> **TASK INSTRUCTIONS**: What is needed is an exact copy of the lines from the line containing "const tulip = new THREE.Group();" to the line containing "obj.parent = empty", both lines included, and nothing else.

> **SOURCE EXCERPT**:
▼▼▼

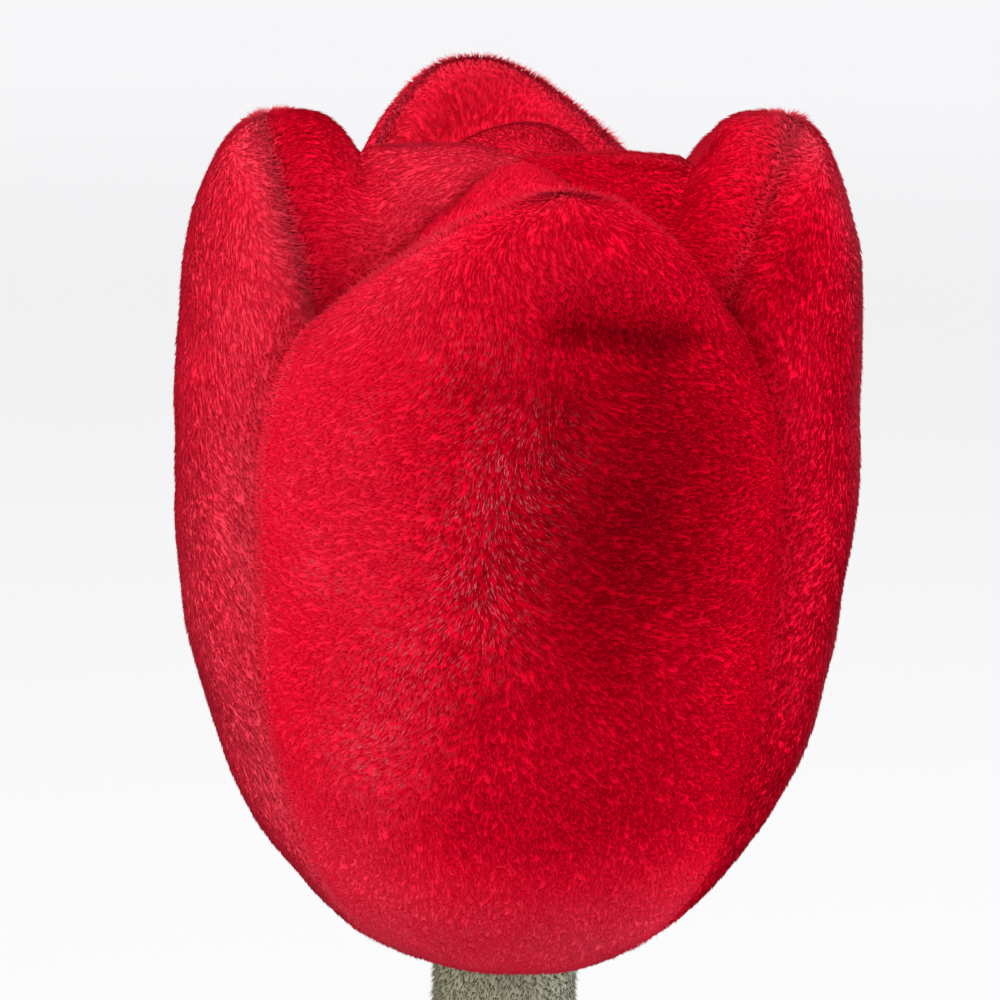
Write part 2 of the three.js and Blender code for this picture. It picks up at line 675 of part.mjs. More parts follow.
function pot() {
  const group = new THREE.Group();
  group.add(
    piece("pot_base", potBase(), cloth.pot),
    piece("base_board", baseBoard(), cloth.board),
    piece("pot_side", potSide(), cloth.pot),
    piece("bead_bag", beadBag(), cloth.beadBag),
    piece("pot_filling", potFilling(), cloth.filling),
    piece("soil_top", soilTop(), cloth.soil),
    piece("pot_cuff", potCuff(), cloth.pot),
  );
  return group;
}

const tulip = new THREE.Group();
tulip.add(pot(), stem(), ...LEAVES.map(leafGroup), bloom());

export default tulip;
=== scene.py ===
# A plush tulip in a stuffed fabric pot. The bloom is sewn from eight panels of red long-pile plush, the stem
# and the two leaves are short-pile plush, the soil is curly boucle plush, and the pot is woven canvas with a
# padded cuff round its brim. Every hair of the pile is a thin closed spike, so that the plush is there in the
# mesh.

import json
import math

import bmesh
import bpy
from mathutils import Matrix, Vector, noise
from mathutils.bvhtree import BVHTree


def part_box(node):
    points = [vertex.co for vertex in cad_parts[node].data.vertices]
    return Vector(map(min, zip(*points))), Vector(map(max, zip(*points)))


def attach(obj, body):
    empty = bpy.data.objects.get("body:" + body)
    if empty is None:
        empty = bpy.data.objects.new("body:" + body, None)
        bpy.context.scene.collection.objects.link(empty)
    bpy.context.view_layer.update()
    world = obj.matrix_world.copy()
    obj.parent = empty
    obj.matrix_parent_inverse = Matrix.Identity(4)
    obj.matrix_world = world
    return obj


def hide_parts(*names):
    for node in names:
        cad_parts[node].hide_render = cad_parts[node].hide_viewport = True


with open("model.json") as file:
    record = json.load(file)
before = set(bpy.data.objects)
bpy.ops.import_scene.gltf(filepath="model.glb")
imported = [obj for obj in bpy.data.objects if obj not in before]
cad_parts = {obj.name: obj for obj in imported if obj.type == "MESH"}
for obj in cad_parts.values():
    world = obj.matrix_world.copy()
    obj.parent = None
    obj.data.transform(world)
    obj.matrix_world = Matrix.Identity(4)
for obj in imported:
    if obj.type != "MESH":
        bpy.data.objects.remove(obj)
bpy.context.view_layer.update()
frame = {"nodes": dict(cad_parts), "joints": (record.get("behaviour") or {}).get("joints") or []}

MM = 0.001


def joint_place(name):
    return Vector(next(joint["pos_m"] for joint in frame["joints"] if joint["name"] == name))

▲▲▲

> **EXPECTED ANSWER**:
const tulip = new THREE.Group();
tulip.add(pot(), stem(), ...LEAVES.map(leafGroup), bloom());

export default tulip;
=== scene.py ===
# A plush tulip in a stuffed fabric pot. The bloom is sewn from eight panels of red long-pile plush, the stem
# and the two leaves are short-pile plush, the soil is curly boucle plush, and the pot is woven canvas with a
# padded cuff round its brim. Every hair of the pile is a thin closed spike, so that the plush is there in the
# mesh.

import json
import math

import bmesh
import bpy
from mathutils import Matrix, Vector, noise
from mathutils.bvhtree import BVHTree


def part_box(node):
    points = [vertex.co for vertex in cad_parts[node].data.vertices]
    return Vector(map(min, zip(*points))), Vector(map(max, zip(*points)))


def attach(obj, body):
    empty = bpy.data.objects.get("body:" + body)
    if empty is None:
        empty = bpy.data.objects.new("body:" + body, None)
        bpy.context.scene.collection.objects.link(empty)
    bpy.context.view_layer.update()
    world = obj.matrix_world.copy()
    obj.parent = empty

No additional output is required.